September is the Final Four, it’s the Home Stretch.  And this year it is kicking off what should be an exciting race to year end.

September is chock-full of central bank meetings and for many of them, there is a high risk of policy change announcements.  Fortunately, it starts off slowly.

The Reserve Bank of Australia meeting is September 6. They cut rates on August 2 and this meeting will be the last meeting for Governor Glenn Stevens. It is a bit of a stretch to think that the incoming governor and current Deputy Governor, Phillip Lowe, will use his first meeting to cut interest rates.

The Bank of Canada steps up to the plate the next day, on September 7.  The BoC is dealing with a sluggish economy, uneven growth and weak employment in a low inflation environment. They are unlikely to announce any policy changes.  However, there is a risk that they downgrade there Q3 growth forecast (it is at an optimistic 3.5%). If so, USDCAD will trade higher.

The European Central Bank (ECB) takes the stage on September 8.  The July 21 ECB meeting was a non-event. In his press conference, ECB President, Mario Draghi, dropped hints of possible easing in September after conducting a review of the impact of monetary easing. That may kick off another round of EURUSD selling.

The following week it is the Bank of England’s (BoE) turn to dazzle and awe markets.  That may not happen. The July rate cut appears to have given the BoE some breathing room while the government sorts out Brexit issues.  At the moment there aren’t any, as Article 50 has not been invoked.

The Bank of Japan (BoJ) and the Fed share the limelight on September 21. The BoJ has been disappointed with its last couple attempts of monetary stimulus and announced a review of the program.  That report is not due until the end of the month, at the earliest, which means that the BoJ policy meeting will be a non-event for markets.

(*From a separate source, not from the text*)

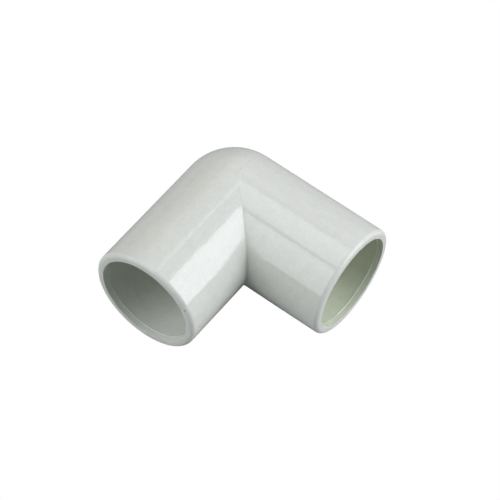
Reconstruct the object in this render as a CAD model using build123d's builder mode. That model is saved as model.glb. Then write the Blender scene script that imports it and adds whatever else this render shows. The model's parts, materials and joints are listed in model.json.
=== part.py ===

The Federal Reserve Open Market Committee (FOMC) meeting will not be a non-event.  In fact, it will be the major focus, more so than usual. There is a growing chorus of voices inside the Committee that are championing a rate hike. Most importantly, Janet Yellen’s Jackson Hole speech suggests that she supports a move. However, markets are sceptical. The CME FedWatch tool shows the probability of a rate hike in September as 24% . It dropped 6% following the weak ISM Manufacturing report on September 1.

The central bank meetings aren’t the only concerns for financial markets.  September has had it’s share of equity market melt-downs.

The Lehman Brothers collapse ushered in the 2007-2008 Financial Crisis and that occurred on September 16, 2007.

The September 11, 2001 terrorist attacks triggered a global equity market collapse and a host of issues that are still being felt.

The UK suffered a George Soros induced Black Wednesday on September 16, 1992 when Sterling abruptly had to exit the European Rate Mechanism (ERM.)

History has a nasty way of repeating itself and the world isn’t short of potential catalysts in 2016.

Turkey has essentially invaded Syria and in the process of attacking Daesh terrorists have also attacked Kurdish rebels, who happen to be US allies.

Russia is extremely unhappy with NATO’s troop deployment in neighboring nations while NATO is still unhappy with Russia’s Ukraine actions.

China has claimed most of the South China Sea as its own territory and said that it would not abide by a ruling made by an international tribune in The Hague.  The tribunal ruled China’s claim of sovereignty over the waters had no legal basis.

Any, or all of the above, could trigger another September financial crisis.

The arrival of September heralds the return of both liquidity and volatility to FX markets. The on-going US rate hike debate will ensure choppy but entertaining markets. Enjoy the ride.